──────── Records to process

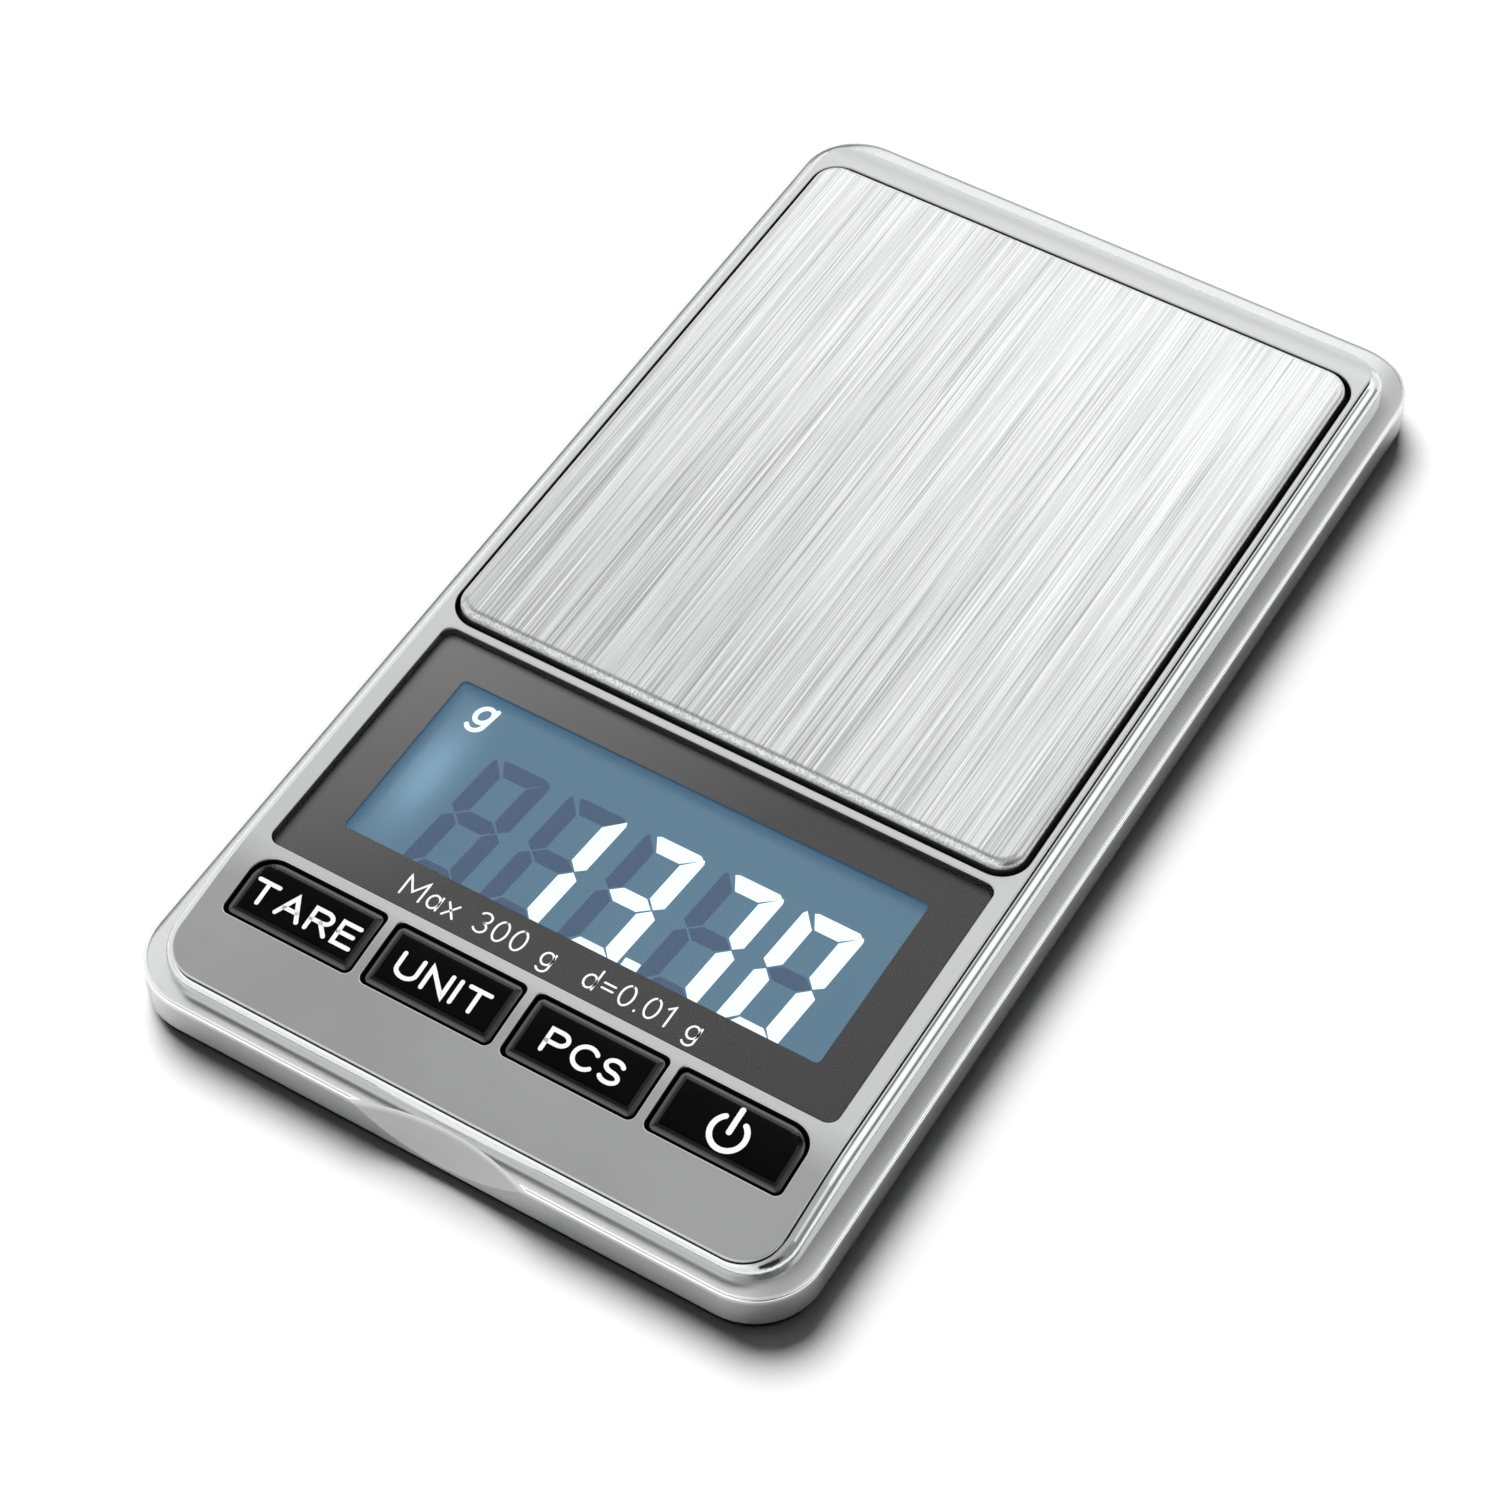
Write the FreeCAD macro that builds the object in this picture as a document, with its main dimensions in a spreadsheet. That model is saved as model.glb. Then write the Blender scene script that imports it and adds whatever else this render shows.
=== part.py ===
import FreeCAD, Part
import Sketcher
import math
import os

# Pocket digital gram scale. Millimetres, +Z up, +Y towards the back, +X to the right.
# The origin is the centre of the footprint on the surface that the feet stand on.

DIMENSIONS = {
    # overall body and casing
    "body_width": 65.0, "body_length": 120.5, "body_corner": 6.2,
    "foot_drop": 0.5, "cover_band": 1.0, "cover_inset": 0.3, "floor_top": 1.8,
    "rest_size": 3.0, "rest_x": 19.5, "rest_front": -48.0, "rest_back": -22.0,
    "rim_height": 5.0, "wall": 1.4, "flange_thickness": 1.1,
    "rim_bead_width": 0.4, "rim_bead_height": 0.2, "rim_fillet": 0.2,
    # raised face: a flat table that bends down at the front and at the back
    "face_height": 8.7, "face_half_width": 29.3, "face_front": -58.2, "face_back": 56.4,
    "face_corner": 3.6, "plate_thickness": 0.25, "plate_edge": 0.12, "lip_height": 0.45, "lip_inset": 0.05,
    "front_bend": -44.3, "front_radius": 30.0, "front_slope": 8.0,
    "back_bend": 52.3, "back_radius": 6.0, "back_slope": 32.0,
    # bezel ring and the housing inside it
    "bezel_half_width": 30.45, "bezel_front": -58.45, "bezel_back": 57.55, "bezel_corner": 4.6,
    "bezel_fillet": 1.1, "housing_half_width": 29.25, "housing_front": -57.2,
    "housing_back": 55.4, "housing_corner": 3.2, "housing_wall": 1.0, "housing_bottom": 3.4,
    "deck_bottom": 6.65, "small_gap": 0.05,
    # weighing platform and its recess
    "opening_half_width": 28.8, "opening_front": -15.75, "opening_back": 52.15,
    "opening_corner": 2.9, "platform_gap": 0.45, "platform_back_gap": 0.75,
    "platform_top": 9.7, "platform_sheet": 0.7,
    "platform_skirt": 7.3, "platform_edge": 0.85, "recess_floor_bottom": 6.2,
    "recess_floor_top": 6.9, "carrier_bottom": 7.4, "carrier_thickness": 1.0,
    "carrier_width": 50.0, "carrier_length": 58.0, "carrier_corner": 3.0,
    "recess_margin": 0.8, "pad_size": 9.0, "pad_pitch_x": 19.0, "pad_pitch_y": 22.0,
    "brace_width": 8.0, "brace_thickness": 1.2, "brace_x": 18.0,
    # display
    "window_half_width": 27.6, "window_front": -44.1, "window_back": -16.65,
    "window_corner": 1.0, "window_gap": 0.1, "window_thickness": 0.8, "window_recess": 0.1,
    "adhesive": 0.1, "lcd_width": 50.0, "lcd_length": 22.0, "lcd_center": -29.9,
    "lcd_thickness": 1.05, "lcd_bottom": 6.6, "ledge_height": 5.4, "lcd_clearance_x": 0.6,
    "lcd_clearance_y": 0.4, "frame_wall": 0.8, "frame_clearance": 0.2, "guide_offset": 1.0,
    "strip_length": 44.0, "strip_thickness": 1.3, "strip_clearance": 0.2,
    "led_width": 3.0, "led_depth": 1.4, "led_height": 0.8, "led_x": 21.0, "led_offset": 8.0,
    # keys
    "key_pitch": 13.8, "key_opening_width": 12.9, "key_opening_length": 6.5,
    "key_center": -48.55, "key_gap": 0.28, "key_corner": 0.7, "key_end_corner": 2.3,
    "key_sink": 0.05, "key_edge": 0.4, "key_flange": 0.5, "key_flange_bottom": 5.9,
    "key_flange_inset": 0.25, "stem_diameter": 3.2, "plunger_diameter": 2.0, "plunger_top": 5.3,
    "plunger_length": 0.8,
    # circuit board
    "board_bottom": 2.9, "board_thickness": 0.8, "board_width": 52.0, "board_front": -52.0,
    "board_back": -17.0, "board_corner": 1.0, "switch_size": 4.6, "switch_height": 1.1,
    "well_clearance": 0.1, "well_floor": 0.3, "pcb_screw_x": 13.8, "pcb_screw_y": -43.35,
    "pcb_shank": 1.3, "pcb_shank_length": 3.0, "pcb_head": 2.4, "pcb_head_height": 0.6,
    "pcb_hole_depth": 2.4, "controller_diameter": 9.0, "controller_height": 1.1,
    "controller_x": -12.0, "controller_y": -31.0, "converter_width": 6.0, "converter_length": 5.0,
    "converter_height": 1.3, "converter_x": 8.0, "converter_y": -27.0, "crystal_width": 5.0,
    "crystal_length": 2.0, "crystal_height": 1.2, "crystal_x": -1.5, "crystal_y": -34.0,
    "capacitor_width": 1.6, "capacitor_height": 0.8, "wire_diameter": 0.5, "wire_pitch": 2.0,
    "solder_inset": 0.9,
    # load cell
    "cell_bottom": 2.1, "cell_height": 3.6, "cell_width": 9.0, "cell_length": 45.0,
    "cell_center": 18.0, "cell_bore": 2.6, "cell_bore_spacing": 7.0, "cell_slot": 1.0,
    "cell_screw": 2.5, "cell_screw_inner": 14.5, "cell_screw_outer": 20.0, "cell_screw_gap": 0.2,
    "cell_thread_gap": 0.05, "cell_end": 17.0, "cell_seat_length": 12.0, "cell_seat_margin": 2.0,
    "cell_window_length": 14.0, "cell_window_margin": 4.0, "cell_head": 4.6, "cell_head_height": 0.7,
    "cell_head_hole": 5.0, "cell_shank_length": 3.6, "stop_diameter": 2.9, "stop_hole": 3.0,
    "stop_height": 1.25, "seal_width": 6.0, "seal_length": 13.0, "seal_height": 0.25,
    "spacer_length": 10.0, "spacer_corner": 0.8, "spacer_shift": 0.25, "carrier_head": 4.4,
    "carrier_head_hole": 4.6, "carrier_head_depth": 0.5, "carrier_head_height": 0.45,
    "carrier_shank_length": 4.9,
    # batteries and their door
    "coin_diameter": 20.0, "coin_height": 3.2, "coin_x": 17.0, "coin_front_y": 8.0,
    "coin_back_y": 29.6, "coin_bottom": 1.5, "tray_bottom": 1.45, "tray_top": 6.1,
    "tray_ceiling": 0.8, "tray_wall": 0.8, "coin_gap": 0.2, "door_thickness": 0.9,
    "door_tongue": 1.1, "door_gap": 0.1, "tongue_thickness": 0.45, "door_ledge": 0.4,
    "grip_width": 0.8, "grip_length": 14.0, "grip_pitch": 1.8, "grip_offset": 5.0, "grip_depth": 0.2,
    "tray_corner": 1.5, "ear_width": 12.0, "ear_reach": 2.0, "ear_height": 0.8,
    "coin_step": 0.3, "coin_cap_inset": 1.3, "leaf_dip": 2.4, "leaf_dip_height": 0.5,
    "leaf_length": 12.0, "leaf_width": 3.0, "leaf_thickness": 0.2, "contact_thickness": 0.18,
    "contact_width": 5.0, "contact_height": 2.4, "contact_rise": 0.3, "contact_gap": 0.1,
    "contact_slot": 0.6, "lead_diameter": 0.6, "lead_x": 9.0, "lead_pitch": 2.0,
    # fasteners and feet
    "screw_x": 25.5, "screw_front": -54.8, "screw_middle": -9.5, "screw_back": 53.0,
    "post_diameter": 4.6, "screw_shank": 1.9, "screw_clearance": 2.2, "screw_head": 3.8,
    "head_height": 0.7, "head_recess": 0.8, "head_clearance": 0.4, "screw_bite": 0.04,
    "screw_hole_depth": 3.9, "screw_length": 4.2, "foot_diameter": 8.0, "foot_clearance": 0.2,
    "foot_x": 23.5, "foot_front": -46.2, "foot_back": 46.2, "foot_socket": 0.3,
    # finger notch in the front of the rim: a spherical scoop
    "notch_radius": 24.8, "notch_y": -80.75, "notch_height": 15.8,
    "notch_backing": 22.0, "notch_backing_depth": 2.0, "notch_backing_drop": 0.6,
    "notch_backing_overlap": 0.3, "small_corner": 0.2, "fit_corner": 0.4,
}

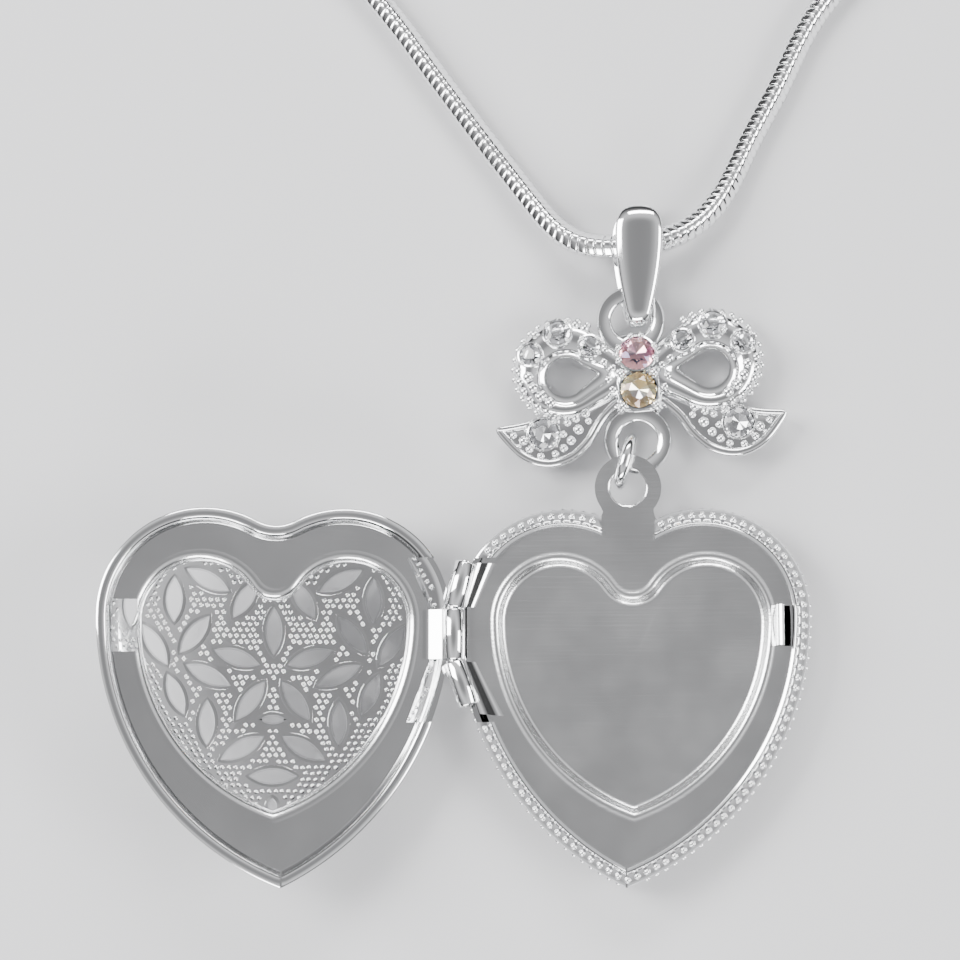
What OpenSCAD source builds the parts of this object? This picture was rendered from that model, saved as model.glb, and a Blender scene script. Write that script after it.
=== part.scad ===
// Heart locket on a snake chain, lying open on its back.
// +Z is up, +Y runs from the heart's point towards the chain.
// The origin is the middle of the flat land on the back half's crown.

/* [Heart halves] */
// Half of the heart's width at its widest level
heart_half_w = 13.2; // [12.6:0.1:13.8]
// Radius of the two upper lobes
lobe_r = 8; // [7.6:0.1:8.4]
// Distance from the widest level down to the point
heart_drop = 20.1; // [19.5:0.1:20.7]
// How far the point leans towards the hinge
tip_lean = 0.6; // [0:0.1:0.8]
// Radius that rounds the cleft between the lobes
cleft_r = 3; // [2.6:0.1:3.4]
// Depth of one half, from its crown to its rim
half_depth = 3.5; // [3.4:0.05:3.6]
// Thickness of the stamped shells
shell_t = 0.45; // [0.4:0.05:0.5]
// Radius of the domed shells
dome_r = 55; // [50:1:60]

/* [Plates] */
// Thickness of the inner plates
plate_t = 0.4; // [0.35:0.05:0.45]
// Half of the width of the heart pan and of the heart opening
pan_half_w = 9.9; // [9.5:0.1:10.1]
// Radius of the lobes of the pan and opening
pan_lobe_r = 4.4; // [4.2:0.1:4.6]
// Distance from the pan's widest level down to its point
pan_drop = 14.1; // [13.7:0.05:14.3]
// Radius that rounds the cleft of the pan and opening
pan_cleft_r = 2.2; // [1.8:0.1:2.6]
// Depth of the embossed pan
pan_depth = 0.5; // [0.3:0.05:0.55]

/* [Hinge and catch] */
// Gap between each half's outline and the hinge axis
hinge_gap = 0.15; // [0.12:0.01:0.2]
// Outer radius of the hinge knuckles
knuckle_r = 0.85; // [0.8:0.01:0.88]
// Radius of the hinge pin
pin_r = 0.35; // [0.32:0.01:0.36]
// Angle by which the open front half stops short of lying flat
open_tilt = 10; // [8:1:12]
// Width of the catch tongue
tongue_w = 3; // [2.6:0.1:3.2]

/* [Bow and links] */
// Turn of the bow on the surface
bow_turn = 3; // [0:1:4]
// Outer radius of the bow's two rings
bow_ring_r = 2.6; // [2.55:0.01:2.65]
// Radius of the jump ring, to the middle of its wire
jump_ring_r = 1.8; // [1.78:0.01:1.84]
// Half of the jump ring's wire thickness
jump_wire_r = 0.45; // [0.4:0.01:0.46]
// Half of the bail's greatest width
bail_half_w = 1.95; // [1.8:0.05:2]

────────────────

**Stated task:**
Take the listing above and repeat exactly the lines from the one containing "What OpenSCAD source" through the one containing "back half's crown.", both included.

**Task answer:**
What OpenSCAD source builds the parts of this object? This picture was rendered from that model, saved as model.glb, and a Blender scene script. Write that script after it.
=== part.scad ===
// Heart locket on a snake chain, lying open on its back.
// +Z is up, +Y runs from the heart's point towards the chain.
// The origin is the middle of the flat land on the back half's crown.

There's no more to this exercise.